From: David Farber <farber () central cis upenn edu>
Date: Mon, 11 Sep 1995 15:16:11 -0400

I must strongly disagree with Mark's characterization that
EFF was in anyway supporting PFF or Newt. Esther and John
were there NOT as EFF Board members no more than if I
showed up at a PFF meeting, Penn would be supporting them.
I will leave it to Esther and John to go any further


Dave




Date: Mon, 11 Sep 1995 13:56:48
From: MARK STAHLMAN <newmedia () beta delphi com>
Subject: There is No Revolution Without Revolutionaries


Folks:


I'm back at work after a two-week breather and this is the
boldest of my various takes on PFF's Aspen coronation, it's
context and some of it's wider implications.  I've been more
explicit about names and relationships than I have been
otherplaces because I didn't feel like being polite.  I urge you
to not be polite in your replies, either (just don't repeat the
whole dang thing, OK?).


There is No Revolution Without Revolutionaries


After being identified in the Wall Street Journal as the
"gadfly" who asserted "there is no revolution" at the recent
Progress and Freedom Foundation's (PFF) "Cyberspace and the
American Dream" event in Aspen, I thought I'd take advantage of
the fact that I own a printing press (the Net) and detail what I
actually said in Aspen (mostly off the "record" due to my being
muzzled by PFF's moderator Vlahos) and some of the implications
of this discussion for future action.


PFF had a very practical goal in Aspen.  Coronate Newt as
digital king. Combined with the Dyson-on-Newt "Friend and Foe"
cover-interview in WIRED magazine and the current attempt at
reviving the moribund Electronic Frontier Foundation (EFF) by
replanting it in more forgiving San Francisco soil, there was a
fix in the works. The "left" had embraced the "right."  EFF
board members Esther Dyson, John Barlow (also EFF co- chairs)
and Stewart Brand and WIRED's exec. editor Kevin Kelly did the
honors under the tutelage of Newt's think-tank, the expansive
PFF. By acceding that we are indeed in a "digital revolution"
(WIRED's vacuous editorial stance and EFF's cynical rallying
call) and that Newt "get's it", the political reality of Newt
Gingrich and his "revolution" was acknowledged and the scepter
was passed.  Gore was out (for now) and Gingrich was in (for
now).


Next, you should be looking for a WIRED feature article (or is
it going into the Economist?) about how Newt and Al Gore were
actually separated at birth -- but Newt's the much more
effective twin.   Information Age Solons.  Phooey.
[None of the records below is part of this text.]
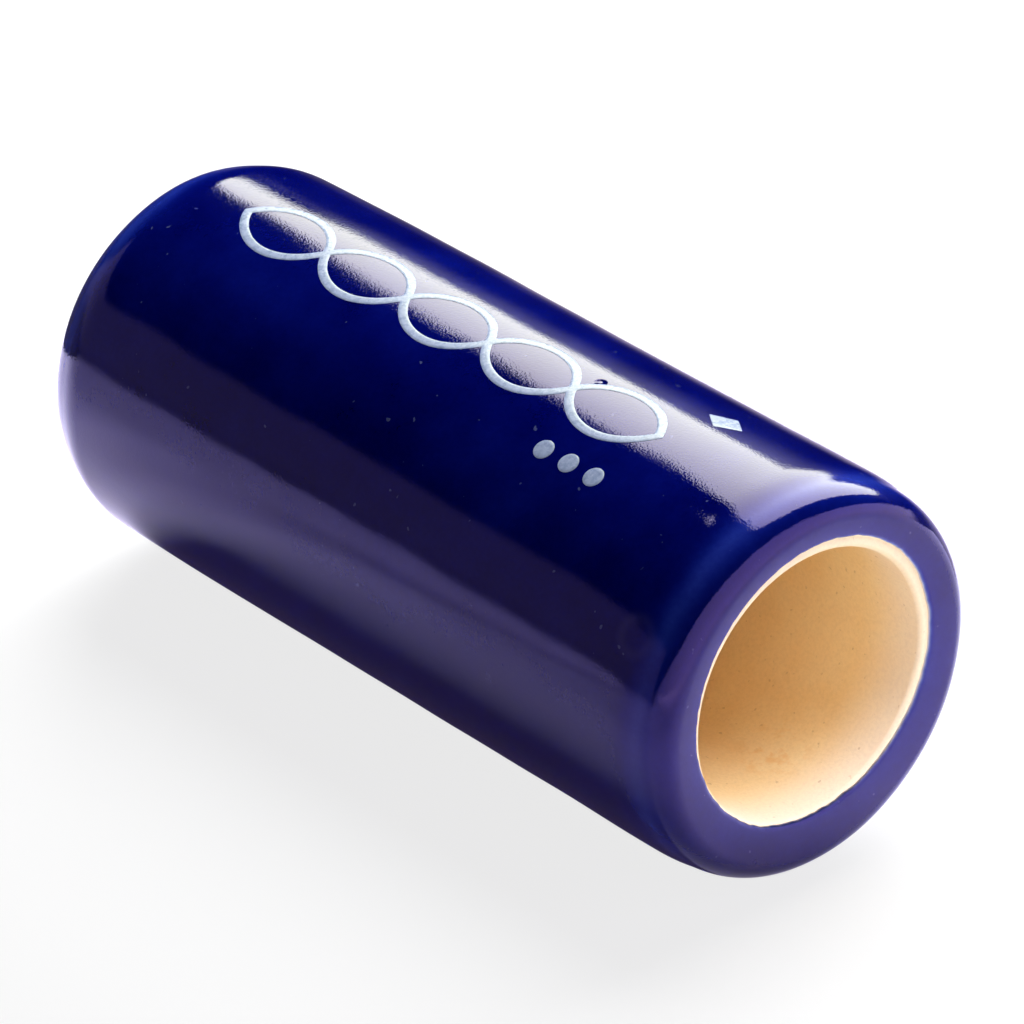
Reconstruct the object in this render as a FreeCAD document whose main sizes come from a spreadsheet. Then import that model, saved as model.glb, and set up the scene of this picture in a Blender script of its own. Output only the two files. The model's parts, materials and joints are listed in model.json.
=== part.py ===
"""A glazed ceramic guitar slide: a fired clay tube, its glaze and the overglaze prints on top.

Frame: the slide lies on its side. +X runs along it and out of the playing mouth, +Z is up,
and the origin is on the axis of the outer wall, halfway along the slide. Millimetres, degrees.
"""

import FreeCAD, Part
import os
from math import cos, isclose, radians, sin, sqrt

import Sketcher

# ---------------------------------------------------------------- driving dimensions

DIMENSIONS = [
    ("overall_length", 69.0, "glazed length, end to end"),
    ("outer_radius", 15.0, "glazed outer wall"),
    ("bore_radius", 10.3, "bare clay wall of the finger bore"),
    ("bore_rise", 0.45, "finger bore's axis above the outer wall's axis, as the hand casting left it"),
    ("glaze_thickness", 0.4, "glaze on the outer wall and on both ends"),
    ("mouth_corner", 2.5, "outer rounding at the mouth, over the glaze"),
    ("tip_shoulder", 9.0, "first and widest of the three radii that round the tip, over the glaze"),
    ("tip_shoulder_sweep", 16.0, "angle that the shoulder turns through"),
    ("tip_nose", 4.0, "second radius at the tip"),
    ("tip_nose_sweep", 34.0, "angle that the nose turns through"),
    ("tip_crown", 1.6, "last radius at the tip, onto its flat end"),
    ("clay_lip", 1.4, "rounding of the clay where the bore opens"),
    ("glaze_mouth_radius", 10.9, "the glaze is wiped back to this radius around the bore"),
    ("glaze_lip", 0.9, "rounding of the glaze into the bore"),
    ("print_thickness", 0.05, "fired overglaze colour, standing on the glaze"),
    ("loop_count", 5, "string wave: loops"),
    ("loop_pitch", 9.0, "string wave: node to node"),
    ("loop_height", 2.6, "string wave: middle of the stroke above the nodes"),
    ("loop_stroke", 0.7, "string wave: width of the line"),
    ("wave_centre", -2.5, "string wave: its middle, along the slide"),
    ("wave_turn", -8.0, "string wave: turned from the top towards +Y"),
    ("dot_count", 3, "dot row: dots"),
    ("dot_radius", 0.8, "dot row: one dot"),
    ("dot_pitch", 2.6, "dot row: dot to dot"),
    ("dot_centre", 16.5, "dot row: its middle, along the slide"),
    ("dot_turn", -29.0, "dot row: turned from the top towards +Y"),
    ("diamond_half_length", 1.7, "diamond: along the slide"),
    ("diamond_half_width", 1.2, "diamond: across the slide"),
    ("diamond_centre", 21.5, "diamond: its middle, along the slide"),
    ("diamond_turn", 10.7, "diamond: turned from the top towards +Y"),
]

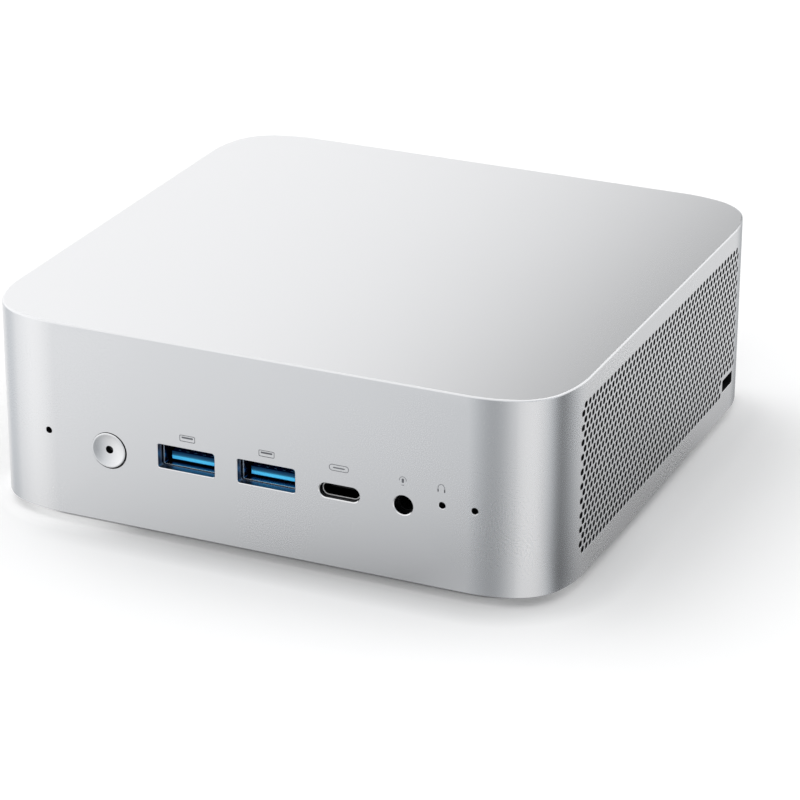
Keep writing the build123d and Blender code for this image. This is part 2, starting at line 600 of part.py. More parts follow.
with BuildPart() as ssd_heat_spreader:
    top = CARD_Z - 1.2
    block_at(SSD_X, CARD_W, (SSD_FRONT_Y + 5.0, SSD_FRONT_Y + 73.0), (top - 3.4, top))
    with BuildSketch(across(SSD_FRONT_Y)):
        with Locations((SSD_X, top - 2.6)):
            with GridLocations(2.4, 1, 8, 1):
                Rectangle(1.3, 2.0)
    extrude(amount=-SSD_LENGTH, mode=Mode.SUBTRACT)

with BuildPart() as radio_board:
    block_at(RADIO_X, CARD_W, (RADIO_FRONT_Y, RADIO_FRONT_Y + RADIO_LENGTH), (CARD_Z, CARD_Z + CARD_T))
    rod(RADIO_X, RADIO_FRONT_Y, (CARD_Z - 1, CARD_Z + CARD_T + 1), NOTCH_R, mode=Mode.SUBTRACT)

with BuildPart() as radio_shield:
    block_at(RADIO_X, 17.0, (RADIO_FRONT_Y + 9.0, RADIO_FRONT_Y + 25.0), (CARD_Z - 1.3, CARD_Z))
    fillet(radio_shield.faces().sort_by(Axis.Z)[0].edges(), 0.3)

with BuildPart() as card_standoffs:
    for x, front_y, length in CARDS:
        rod(x, front_y, (CARD_Z + CARD_T, BOARD_BOTTOM), 2.6)
        rod(x, front_y, (CARD_Z + CARD_T, BOARD_BOTTOM), SMALL_TAPPED_R, mode=Mode.SUBTRACT)

# M2 screws: one under the end of each card, and two through the blower's lid.
with BuildPart() as small_screws:
    for x, front_y, length in CARDS:
        rod(x, front_y, (CARD_Z, BOARD_BOTTOM - 0.4), SMALL_THREAD_R)
        rod(x, front_y, (CARD_Z - 0.8, CARD_Z), 2.2)
    for x, y in TRAY_SCREW_PLACES:
        rod(x, y, (TRAY_TOP - TRAY_SCREW_H, LID_TOP), SMALL_THREAD_R)
        rod(x, y, (LID_TOP, LID_TOP + 0.8), 2.2)

# Flat antennas on the inside of the cover, and their coaxial leads from the radio card.
ANTENNA_Z, ANTENNA_T = COVER_TOP, 0.4
ANTENNAS = ((-14.0, -56.5), (16.0, -56.5))
LEAD_R, LEAD_BEND_R = 0.55, 3.5
with BuildPart() as antennas:
    with BuildSketch(Plane.XY.offset(ANTENNA_Z)):
        with Locations(*ANTENNAS):
            RectangleRounded(24.0, 8.0, 1.0)
    extrude(amount=ANTENNA_T)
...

Whatever else happened in Aspen, including some fabulous
grandstanding mini- speeches from other quarters, the conference
had achieved its only goal. The lack of action/policy
orientation which Business Week complained about in their
coverage and the unchallenged puffery of "future schlock" noted
by the Wall Street Journal were entirely on the mark -- if not
overly penetrating.  There was no need to discuss a conference
"document" such as last year's "Magna Carta for Cyberspace";
there was no attempt to reach agreement on any issues; there was
no requirement to debate any policy;  there was no effort to
honestly tackle any basic issues.  The event was staged. The
bizarre boot-in-the-throat applied to me only added to the
theater; it didn't alter the pattern.  Coronate Newt.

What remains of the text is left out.